┌──
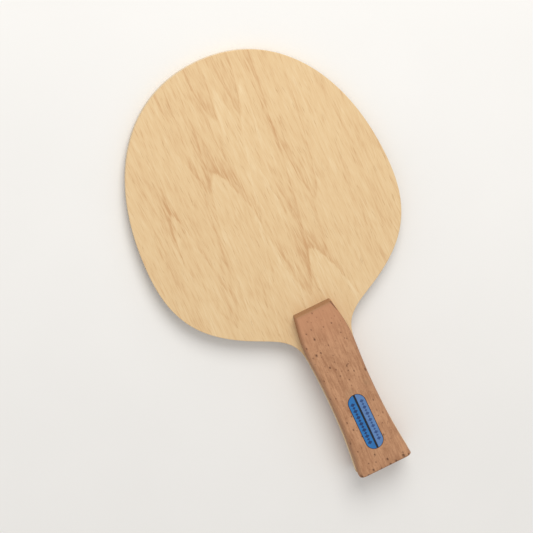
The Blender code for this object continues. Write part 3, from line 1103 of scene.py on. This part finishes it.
def mark_edge_shade(mesh):
    """Stores how near each point is to the scale's outline, as rim, where the finish paints shade."""
    points = points_of(mesh)
    half = np.interp(points[:, 1], SECTIONS[:, 0], SECTIONS[:, 1])
    ends = np.minimum(SECTIONS[-1, 0] - points[:, 1], points[:, 1] - SECTIONS[0, 0])
    share = 1 - np.clip(np.minimum(half - np.abs(points[:, 0]), ends) / EDGE_SHADE_WIDTH, 0.0, 1.0)
    store(mesh, "rim", share ** 2)


def finish_scale(node, form, marks, way, finish, seed):
    """Presses the pits into one scale, and settles it in its place."""
    known = placed_pits(node + "_marks", marks, form, way)
    sizes = {
        "Pit Distance": 3.0 * MM,
        "Pits Per Square Metre": 60000.0,
        "Pit Radius": 0.42 * MM,
        "Pit Depth": 0.38 * MM,
        "Surface Grain": 0.022 * MM,
        "Seed": seed,
        "Placed Pits": known,
        "Material": finish,
    }
    made = pits.grow(node + "_piece", form, sizes)
    bpy.data.objects.remove(known)
    made.data.shade_smooth()
    made.data.set_sharp_from_angle(angle=PIT_EDGE_ANGLE)
    mark_edge_shade(made.data)
    settle(made, "cork", node)


finish_scale(FRONT, front_form, [*FRONT_PITS, *CRACK], 1, cork_front, 11)
finish_scale(REAR, rear_form, REAR_PITS, -1, cork_rear, 23)

# %% [markdown]
# ## The badge
#
# The base and the two enamelled halves are plates cut to their CAD outlines by the same tree as
# the plies. Their tops are lowered by the thickness of the ink, so that the marks still end level
# with the CAD. The glue under the base is hidden, and its CAD node keeps its shape and gets a
# finish of its own.

# %% Cut the badge's plates
INK = 0.03 * MM
BADGE_STEP = 0.4 * MM
BASE_ROUNDING = 0.12 * MM
INLAY_ROUNDING = 0.09 * MM
cut_plate("badge_base", base_black, "badge_black", BASE_ROUNDING, BADGE_STEP)
cut_plate("badge_inlay_left", deep_blue, "badge_deep_blue", INLAY_ROUNDING, BADGE_STEP, INK)
cut_plate("badge_inlay_right", pale_blue, "badge_pale_blue", INLAY_ROUNDING, BADGE_STEP, INK)
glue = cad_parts["badge_adhesive"]
for slot in glue.material_slots:
    slot.material = glue_amber
print("glue slots:", len(glue.material_slots))

# %% [markdown]
# ## The rows of marks
#
# Each half carries one row of marks: a lozenge, then a pip, over and over. It is the same small
# shape set down again and again, so a Geometry Nodes tree makes it: a line of points, a lozenge
# on each, every other one shrunk to a pip, and all of it raised by the thickness of the ink.

# %% The tree for a row of marks
MARK_SIZES = ("Pitch", "Mark Length", "Mark Width", "Pip Share", "Ink")
marks = Recipe("row_of_marks", {"Start": "Vector", "Count": "Int", **dict.fromkeys(MARK_SIZES, "Float")})
stride = marks.xyz(y=marks.given("Pitch") * -1.0)
line = {"Count": marks.given("Count"), "Start Location": marks.given("Start"), "Offset": stride}
row = marks.node("GeometryNodeMeshLine", None, line)
row = marks.node("GeometryNodeMeshToPoints", None, {0: row})
number = marks.node("GeometryNodeInputIndex")
every_other = number.maths("MODULO", number, 2.0)
share = 1.0 - every_other * (1.0 - marks.given("Pip Share"))
wide = marks.given("Mark Width") * share
long = marks.given("Mark Length") * share
lozenge = marks.node("GeometryNodeMeshCircle", {"fill_type": "NGON"}, {"Vertices": 4, "Radius": 0.5})
set_down = {0: row, "Instance": lozenge, "Scale": marks.xyz(wide, long, 1.0)}
row = marks.node("GeometryNodeInstanceOnPoints", None, set_down)
row = marks.node("GeometryNodeRealizeInstances", None, {0: row})
up = marks.xyz(z=marks.given("Ink"))
solid = marks.node("GeometryNodeExtrudeMesh", None, {0: row, "Offset": up, "Offset Scale": 1.0})
under = marks.node("GeometryNodeFlipFaces", None, {0: row})
solid = marks.joined(solid, under)
marks.close(marks.node("GeometryNodeMergeByDistance", None, {0: solid, "Distance": SAME_POINT}))
print("marks tree:", len(marks.tree.nodes), "nodes")

# %% Set down both rows
MARK_COUNT = 13
MARK_PITCH = 2.05 * MM
MARK_DEPTH = 1.5 * INK
# Width and length of a mark, and the size of a pip as a share of it.
DEEP_MARK = (2.8 * MM, 2.4 * MM, 0.7)
PALE_MARK = (2.5 * MM, 2.3 * MM, 0.65)


def mark_row(node, slot, finish, width, length, pip):
    """One row along the middle of a half, level with the CAD and sunk a little into the plate."""
    low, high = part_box(node)
    first = (low[1] + high[1]) / 2 + MARK_PITCH * (MARK_COUNT - 1) / 2
    sizes = {
        "Start": ((low[0] + high[0]) / 2, first, high[2] - MARK_DEPTH),
        "Count": MARK_COUNT,
        "Pitch": MARK_PITCH,
        "Mark Length": length,
        "Mark Width": width,
        "Pip Share": pip,
        "Ink": MARK_DEPTH,
        "Material": finish,
    }
    settle(marks.grow(node + "_marks", bpy.data.meshes.new(node), sizes), slot)


mark_row("badge_inlay_left", "badge_deep_blue", deep_ink, *DEEP_MARK)
mark_row("badge_inlay_right", "badge_pale_blue", pale_ink, *PALE_MARK)

# %% [markdown]
# ## The table under it
#
# A real blade like this doesn't lie level. It rests on the butt edge of the rear scale and on the
# tip of the head, so the table is a plane through those two places, a little out of level with
# the blade. It is a plain pale board, marked as stage, because it isn't part of the object.

# %% Lay the table
TABLE_SHADE = paint(236, 235, 232)
TABLE_WHITE = paint(240, 239, 236)
TABLE_REACH = 3.0
TABLE_GAP = 0.05 * MM
BUTT_ROUNDING = 1.5 * MM
butt_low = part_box(REAR)[0]
tip_low, tip_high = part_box("rear_face_veneer")
butt_rest = butt_low[1] + BUTT_ROUNDING
table_rise = (tip_low[2] - butt_low[2]) / (tip_high[1] - butt_rest)


def table_point(x, y):
    return (x, y, (y - butt_rest) * table_rise - TABLE_GAP)


corners = ((-1, -1), (1, -1), (1, 1), (-1, 1))
places = [table_point(x * TABLE_REACH, y * TABLE_REACH) for x, y in corners]
table_mesh = bpy.data.meshes.new("table_top")
table_mesh.from_pydata(places, [], [(0, 1, 2, 3)])
table_top = add("table_top", table_mesh)
board = Finish("table_white", {"Roughness": 0.6, "Specular IOR Level": 0.2})
mottle = board.noise(board.place, (90.0, 90.0, 90.0), 3.0)
white = board.blend(board.step(mottle, -1.0, 1.0), TABLE_SHADE, TABLE_WHITE)
board.feed(Base_Color=white)
table_mesh.materials.append(board.material)
table_top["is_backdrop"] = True
print("table out of level by", round(math.degrees(math.atan(table_rise)), 2), "degrees")

# %% [markdown]
# ## Light
#
# The light is what a window gives on a bright day: one soft source high beyond the head, and pale
# walls all round. It stands high enough that the blade's own edge stays greyer than its face, and
# the table under it darkens gently towards the butt. The walls fill the shadows. Both are near
# white, so the wood and the cork keep their own colours.

# %% Window and walls
WINDOW_BEYOND = 0.7
WINDOW_RIGHT = 0.04
WINDOW_HEIGHT = 0.95
WINDOW_SIZE = 0.7
WINDOW_POWER = 7.0
WINDOW_COLOUR = (1.0, 0.985, 0.96)
WALL_LIGHT = 0.64
WALL_COLOUR = (1.0, 0.985, 0.98, 1.0)

place = CAMERA_AIM - picture_down * WINDOW_BEYOND + picture_right * WINDOW_RIGHT
place = place + Vector((0.0, 0.0, WINDOW_HEIGHT))
light = bpy.data.lights.new("window", "AREA")
light.shape = "DISK"
light.size = WINDOW_SIZE
light.energy = WINDOW_POWER
light.color = WINDOW_COLOUR
window = add("window", light)
turn = (CAMERA_AIM - place).to_track_quat("-Z", "Y").to_matrix().to_4x4()
window.matrix_world = Matrix.Translation(place) @ turn

world = bpy.data.worlds.new("walls")
world.use_nodes = True
walls = world.node_tree.nodes["Background"]
walls.inputs["Color"].default_value = WALL_COLOUR
walls.inputs["Strength"].default_value = WALL_LIGHT
bpy.context.scene.world = world
bpy.context.scene.view_settings.view_transform = "Standard"
print("window at", [round(value, 2) for value in place])

# %% [markdown]
# ## The sizes at the end
#
# The finished object has to keep the size of the CAD model, so both boxes are printed for
# comparison.

# %% Print the sizes and finish
new_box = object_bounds()
sizes = {
    "cad": [list(corner) for corner in CAD_BOX],
    "visual": [list(corner) for corner in new_box],
}
for label, box in sizes.items():
    print(label, [[round(value / MM, 2) for value in corner] for corner in box])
└──
### Objective
Please repeat word for word the lines above that run from the beginning through the line containing "share ** 2)", keeping both the first and that last line.

### Final result
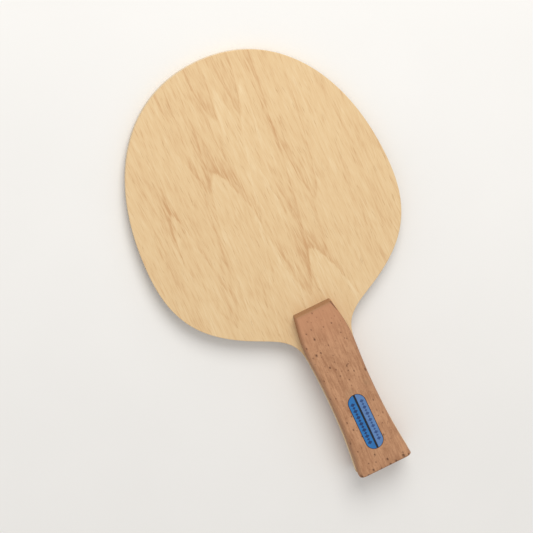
The Blender code for this object continues. Write part 3, from line 1103 of scene.py on. This part finishes it.
def mark_edge_shade(mesh):
    """Stores how near each point is to the scale's outline, as rim, where the finish paints shade."""
    points = points_of(mesh)
    half = np.interp(points[:, 1], SECTIONS[:, 0], SECTIONS[:, 1])
    ends = np.minimum(SECTIONS[-1, 0] - points[:, 1], points[:, 1] - SECTIONS[0, 0])
    share = 1 - np.clip(np.minimum(half - np.abs(points[:, 0]), ends) / EDGE_SHADE_WIDTH, 0.0, 1.0)
    store(mesh, "rim", share ** 2)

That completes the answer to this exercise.